Si ce chiffre dépasse légèrement le consensus de Wall Street, il reste bien inférieur au seuil technique des 50. Les nouvelles en provenance du front de l’immobilier demeurent quant à elles déprimantes : les prix ne parviennent toujours pas à se stabiliser aux Etats-Unis.
L’indice S&P/Case-Shiller publié ce mardi a reculé de 0,7% en avril par rapport à mars, après une baisse de 2,1% le mois précédent (soit -18,1% contre -18,7% en rythme annuel). La Californie, l’Arizona, la Floride, le Nevada continuent de subir une forte désescalade des prix immobiliers : San Francisco, Phoenix ou Las Vegas affichent de -28% à -33% sur un an. Dans le même temps, des villes comme Charlotte, Chicago, Cleveland, New York, Portland ou Seattle (jusqu’ici relativement épargnées) ont enregistré une chute record depuis le début de la crise au mois d’avril avec des écarts de -3% à -5% par rapport au mois de mars.

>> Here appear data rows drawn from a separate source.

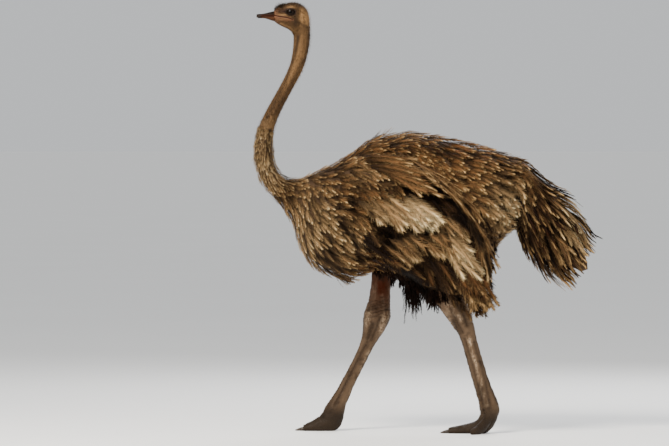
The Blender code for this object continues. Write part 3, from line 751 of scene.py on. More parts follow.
# %% Where each pigment lies
SPOTS = {            # x, z, size along x, size along z, strength
    "pale": [(-.504, 1.727, .019, .027, 1.), (-.50, 1.52, .15, .15, .38),
             (-.50, 1.28, .12, .06, .30), (-.592, 1.7400, .024, .0035, .7),
             (-.560, 1.7735, .018, .005, .7), (-.600, 1.7215, .020, .004, .5),
             (-.519, 1.762, .010, .012, .6), (-.62, 1.17, .16, .12, .60),
             (-.45, .84, .11, .15, .65), (-.29, .79, .06, .06, .4), (-.10, .905, .09, .055, .7),
             (.205, .705, .09, .06, .9), (.02, .78, .10, .07, .4), (.33, .93, .07, .12, .75),
             (.63, .90, .07, .11, .9), (.10, 1.25, .3, .03, .2), (-.24, 1.08, .10, .07, .35)],
    # The dark spots below the head are painted shade: under belly, breast and rump, between the
    # legs, where wing and tail meet the body, and in holes between feathers. Those on crown and
    # forehead are the bird's own colour.
    "dark": [(-.06, .60, .14, .12, 1.0), (.02, .46, .10, .14, .7), (-.10, .66, .08, .05, .9),
             (.472, 1.03, .065, .09, 1.), (.42, .84, .055, .13, .8), (.48, .72, .07, .08, .5),
             (.02, .885, .06, .04, .8), (-.15, .845, .05, .035, .9), (.27, .62, .06, .10, .5),
             (-.42, .70, .10, .04, .4), (-.566, 1.795, .06, .016, .85),
             (-.618, 1.777, .024, .013, .7), (-.521, 1.782, .013, .006, .9),
             (-.556, 1.712, .022, .010, .4), (.60, .68, .09, .08, .35),
             (-.308, .965, .014, .014, 1), (-.354, .944, .014, .014, 1),
             (-.296, .923, .014, .016, 1), (-.229, .919, .014, .014, .9),
             (-.338, .852, .016, .030, 1), (-.44, .935, .014, .02, .7), (-.30, .80, .02, .05, .8),
             (.50, .86, .045, .10, .6), (-.39, .77, .02, .04, .7), (-.56, .98, .05, .02, .6)],
    "rust": [(-.25, 1.08, .14, .12, .8), (.15, 1.20, .22, .07, .7), (.08, .62, .12, .07, .5),
             (-.19, .63, .07, .11, 1.)],
}
STROKES = [          # folds and lines of colour: pigment, points (x, z), half width, strength
    # Painted shade: the first two dark strokes lie in a lengthwise fold of the neck, the next two
    # on its shaded rear side.
    ("dark", [(-.530, 1.652), (-.541, 1.594), (-.556, 1.545)], .0068, 1.05),
    ("dark", [(-.556, 1.545), (-.578, 1.480), (-.606, 1.419), (-.634, 1.365),
              (-.662, 1.310)], .0062, .65),
    ("dark", [(-.505, 1.560), (-.526, 1.520), (-.556, 1.462), (-.594, 1.394),
              (-.630, 1.330)], .0095, .75),
    ("dark", [(-.4875, 1.665), (-.492, 1.60), (-.505, 1.555)], .0070, .85),
    # Painted highlight down the lit middle of the neck.
    ("pale", [(-.519, 1.655), (-.531, 1.590), (-.549, 1.530), (-.575, 1.460)], .0075, .35),
    ("dark", [(-.650, 1.262), (-.664, 1.200), (-.645, 1.130), (-.610, 1.080),
              (-.560, 1.055)], .0070, .9),
    ("dark", [(-.612, 1.262), (-.622, 1.180), (-.600, 1.110)], .0060, .9),
    ("pale", [(-.517, 1.739), (-.517, 1.703)], .0085, 1.2),
    ("pale", [(-.4955, 1.734), (-.4965, 1.703)], .0070, 1.1),
    ("dark", [(-.536, 1.711), (-.512, 1.698), (-.490, 1.686)], .0075, .75),
    # Painted shade in the opening of the ear.
    ("dark", [(-.5060, 1.730), (-.5055, 1.708)], .0030, .55),
    ("dark", [(-.5460, 1.742), (-.5440, 1.700)], .0105, 1.0),
    ("pale", [(-.605, 1.7045), (-.570, 1.6880), (-.548, 1.668)], .0045, .6),
    ("dark", [(-.584, 1.7640), (-.597, 1.7590), (-.612, 1.7530)], .0050, 1.1),
    ("rosy", [(-.640, 1.7285), (-.610, 1.7230), (-.565, 1.7150)], .0050, .42)]
# Painted shade on the legs: along their shaded edges, over the far leg and at the ankles.
LEG_SHADES = [       # where the legs are darker: points (x, z), half width, strength
    ([(.112, .470), (.121, .448), (.166, .300), (.212, .110)], .0120, .95),
    ([(.192, .531), (.262, .219), (.300, .130)], .0120, .95),
    ([(-.262, .500), (-.262, .440), (-.300, .325), (-.430, .060)], .0110, .90),
    ([(-.146, .470), (-.160, .420), (-.238, .310), (-.330, .100)], .0110, .80),
    ([(-.205, .500), (-.290, .290), (-.385, .090)], .0300, .35),
    ([(.225, .175), (.262, .085)], .0300, .70), ([(-.400, .080), (-.360, .050)], .0350, .70)]
BARE_LEG, HEAD_FROM = (0.60, 0.70), 1.5         # heights
LORE = (-.589, 1.7545, .018, .0074)        # the dark wedge in front of the eye
MOUTH, EAR = LINES["mouth"][0], LINES["ear"][0]


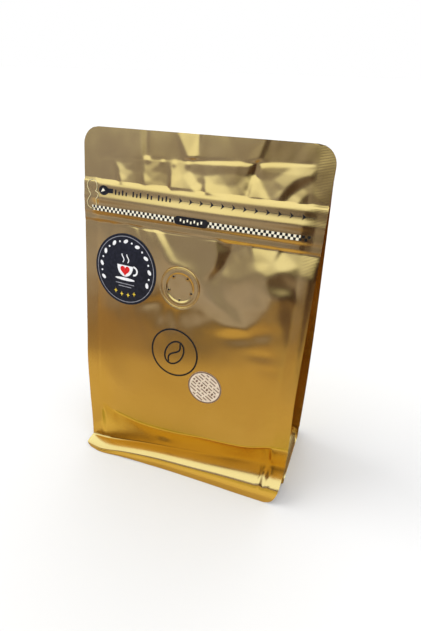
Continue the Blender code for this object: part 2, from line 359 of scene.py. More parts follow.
def plain_relief(across, up):
    """How far the front film stands off the plain slope, without the valve."""
    inner = smooth((ROOT - np.abs(across)) / 2.2)
    line = seal_line(across)
    # The panel swells a little between its seals
    out = 1.5 * unit(1 - (across / ROOT) ** 2) * smooth((line - up) / 40) * smooth(up / 60)
    out = out + (0.05 + 0.05 * smooth(across / 20)) * smooth((line - up) / 1.0) * inner
    in_band = smooth((up - BAND_LOW + 0.4) / 0.8) * smooth((BAND_TOP + 0.5 - up) / 0.8)
    out = out + creased(across, up) * (1 - in_band)
    out = out - 0.35 * inner * (1 - in_band) * smooth((up - 160) / 9) * unit((184 - up) / 12)
    out = out + in_band * 0.12 * ripple(across, up, 45, 5)
    # The band with its ridges, level to the very edge of the pouch
    profile = curve(BAND_PROFILE, up)
    proud = 0.45 + 0.55 * smooth((HALF - 4 - np.abs(across)) / 6)
    out = out + profile * proud
    # Slight unevenness
    lively = smooth((up - 60) / 60)
    out = out + (0.06 + 0.08 * lively) * ripple(across, up, 30, 1) * inner * (1 - 0.9 * in_band)
    out = out + 0.025 * lively * ripple(across, up, 9, 2) * (1 - 0.8 * in_band)
    # The foot of each side edge draws back
    foot = smooth((72 - up) / 45)
    out = out - foot * 3.6 * smooth((np.abs(across) - 42) / 23)
    return out


def valve_level():
    """The valve lies flat on the film at its lower side."""
    below = np.radians(np.arange(200, 350, 10))
    x = VALVE[0] + (VALVE[2] + 3) * np.cos(below)
    y = VALVE[1] + (VALVE[2] + 3) * np.sin(below)
    return float(plain_relief(x, y).mean()) + 0.5


VALVE_LEVEL = valve_level()


def relief(across, up):
    """How far the front film stands off the plain slope."""
    across = np.asarray(across, float)
    up = np.asarray(up, float)
    out = plain_relief(across, up)
    # The film is drawn up to the valve's rim, and lies a little lower inside it
    away = np.hypot(across - VALVE[0], up - VALVE[1]) - VALVE[2]
    near = np.exp(-np.clip(away, 0, None) / 3.4)
    out = out + (VALVE_LEVEL - 0.1 - out) * near
    return out - 1.4 * smooth(-(away + 0.1) / 0.9)


def on_slope(across, up, out):
    """Points of the front panel's frame, as rows of x, y, z."""
    y = FOOT + up * SIN - out * COS
    z = up * COS + out * SIN
    return np.stack([across, y, z], axis=-1)


# The crease above the base, the valley under it, and the lip of the bottom seal, read across the bag
CREASE = ((-65, 33.5), (-54, 32.3), (-41, 30.4), (-30, 28.6), (-6, 29.0), (14, 31.2), (39, 33.7), (57, 37.4),
          (65, 38.0))
VALLEY_BACK = ((-65, 5.5), (-50, 5.6), (-30, 7.2), (12, 11.4), (45, 15.0), (65, 16.5))
VALLEY_UP = ((-65, 2.8), (-50, 4.2), (-30, 7.2), (12, 11.0), (45, 14.4), (65, 15.6))
LIP_BACK = ((-65, -2.6), (-54, -4.4), (-40, -3.2), (-10, -1.2), (20, -0.4), (45, 0.0), (65, 0.6))
LIP_UP = 0.35

# The bottom seals: radius of their corners, how far each reaches out, and how steeply they fall, in degrees,
# along the way from the valley to the lip
FLANGE_CORNER = 7.5
FRONT_REACH = 11.0
REAR_REACH = 9.0
FLANGE_FALL = ((0.0, 3), (0.30, 28), (0.42, 46), (0.50, 72), (0.75, 82), (1.0, 89))


def flange(down, back, up, lip):
    """A bottom seal in section: it runs out nearly level from the valley, then curls down to the lip."""
    share = np.linspace(0, 1, 121)
    fall = np.radians(curve(FLANGE_FALL, share))
    out = np.concatenate([[0], np.cumsum(np.cos((fall[1:] + fall[:-1]) / 2))])
    drop = np.concatenate([[0], np.cumsum(np.sin((fall[1:] + fall[:-1]) / 2))])
    y = back - (back - lip) * np.interp(down, share, out / out[-1])
    z = up - (up - LIP_UP) * np.interp(down, share, drop / drop[-1])
    return y, z


def crumple(across, down):
    """Small kinks pressed into the right end of the bottom seal, and a slight wave along it."""
    wave = 0.35 * ripple(across, down * 12, 38, 6) * down
    kink = 0.0
    for place, depth in ((52.0, 0.8), (54.6, -0.7), (57.2, 0.5)):
        kink = kink + depth * np.exp(-((across - place - 1.5 * down) / 0.8) ** 2)
    return wave + kink * np.sin(math.pi * unit(down * 1.1))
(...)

** Toutes ces statistiques expliquent une fin de semestre boursier peu glorieuse. Alors que beaucoup d’opérateurs comptaient encore sur les derniers habillages de bilans pour ramener le CAC 40 en territoire positif par rapport aux 3 218 points du 31/12/2008, les acheteurs semblaient avoir soudain perdu la belle détermination dont ils avaient su faire preuve lundi.
Le CAC 40 a chuté de 1,7% à 3 140 points dans un volume proche de trois milliards d’euros (ce qui demeure assez modeste), avec 34 valeurs sur 40 terminant dans le rouge. La fin du mois de juin se solde par une consolidation généralisée : la Bourse de Francfort a perdu 1,6% et celle de Londres a reculé de 1%. L’Euro-Stoxx 50 lâche 1,5% mais le second trimestre 2009 reste globalement un très bon cru avec une progression de 15% (Paris se contente de +12%).
Si Wilbur Ross a vu juste, les marchés ne tarderont pas à mettre au rencard la légende des jeunes pousses, puis à se chercher un nouveau leitmotiv… A la rédaction des Publications Agora, nous apprécions beaucoup le concept de "vague scélérate"… celle que les marins redoutent lorsque la mer semble trop calme et lorsque l’équipage n’a rien de mieux à faire que de vider les bols de punch les uns après les autres.